L’ultima bravata di Vittorio Feltri l’abbiamo pagata tutti noi. Quel “Comandano i terroni” che campeggiava sulla prima pagina di Libero costa ai contribuenti italiani 3,5 milioni di euro. È il contributo pubblico che la testata di proprietà degli Angelucci ha incamerato nell’ultimo bilancio. Come avviene da anni.
Nel 2016 i soldi dello Stato a Libero sono ammontati a 3,7 milioni e se sommiamo gli ultimi 4 anni ecco che gli italiani hanno sovvenzionato il giornale diretto da Feltri con 13,7 milioni. Senza quei soldi, Libero forse non esisterebbe dato che negli anni ha chiuso con perdite medie di circa 1 milione. Diverrebbero 4 milioni di rosso all’anno senza la stampella pubblica, costringendo la famiglia Angelucci o a chiudere il giornale o a ricapitalizzarlo, come avvenuto nel 2014 quando la famiglia romana è entrata nel capitale del giornale sborsando 4 milioni per il 40% delle quote. L’altro 60% è di fatto loro, schermato dalla Fondazione San Raffaele (sempre degli Angelucci). La Fondazione è il grimaldello che consente da più di un decennio l’accesso ai soldi pubblici. Nella sua scomposta battaglia – oggi ci sono i terroni, ieri c’erano “africani”, pacifesse e la “patata bollente” della Raggi – Feltri non bada al buon gusto. Titoli urlati, sguaiati (“Renzi e Boschi non scopano”). È la libertà di stampa, replicano Feltri e i suoi redattori. Nel caso di Libero, sono però tutti gli italiani a pagare questa possibilità. Quegli oltre 3 milioni che il giornale incamera paga tre volte i costi della diffusione nelle edicole. Oggi Libero vende poco più di 25 mila copie, la metà di quanto vendeva qualche anno fa. I ricavi (quelli di mercato) sono di 9,5 milioni dalla vendita delle copie più altri 4 dalla pubblicità. Fattura solo 13,5 milioni. Ne fatturava 22 nel 2012 e solo dal 2016 al 2017 ha perso il 20% dei ricavi totali.
Feltri pensa con il suo (cattivo) stile di solleticare qualche lettore in più, arrestando il declino della sua creatura.

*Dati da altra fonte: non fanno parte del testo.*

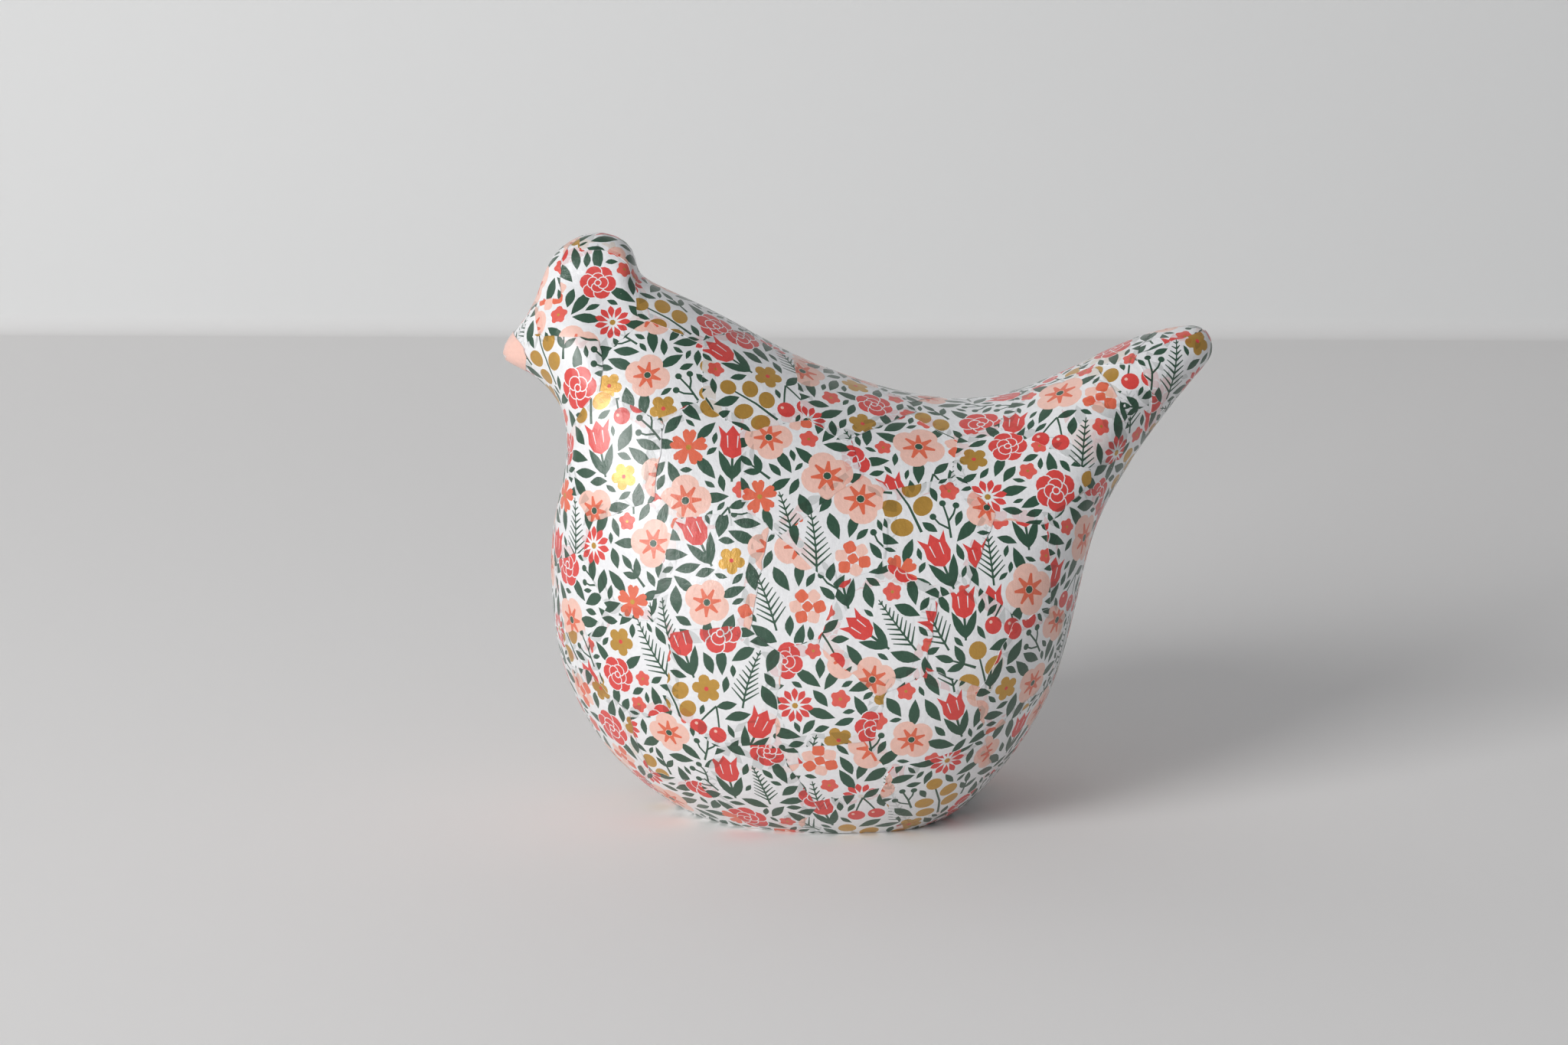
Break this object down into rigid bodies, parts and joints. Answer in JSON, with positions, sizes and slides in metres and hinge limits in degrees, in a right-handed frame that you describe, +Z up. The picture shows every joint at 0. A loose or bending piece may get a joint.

Che ha subito l’attacco del suo amico-nemico storico, quel Maurizio Belpietro che con La Verità gli ha sottratto una parte del suo antico lettorato. Le copie sono più o meno al livello del 2017 quando il suo giornale finì per perdere un quinto dei suoi acquirenti rispetto al 2016. E il fatturato è crollato tra il 2016 e il 2017 da 16,3 a 13,5 milioni. Ora gli Angelucci vogliono comprare la Gazzetta del Mezzogiorno. Chissà che Feltri non si ritrovi i “terroni” in redazione a comandare.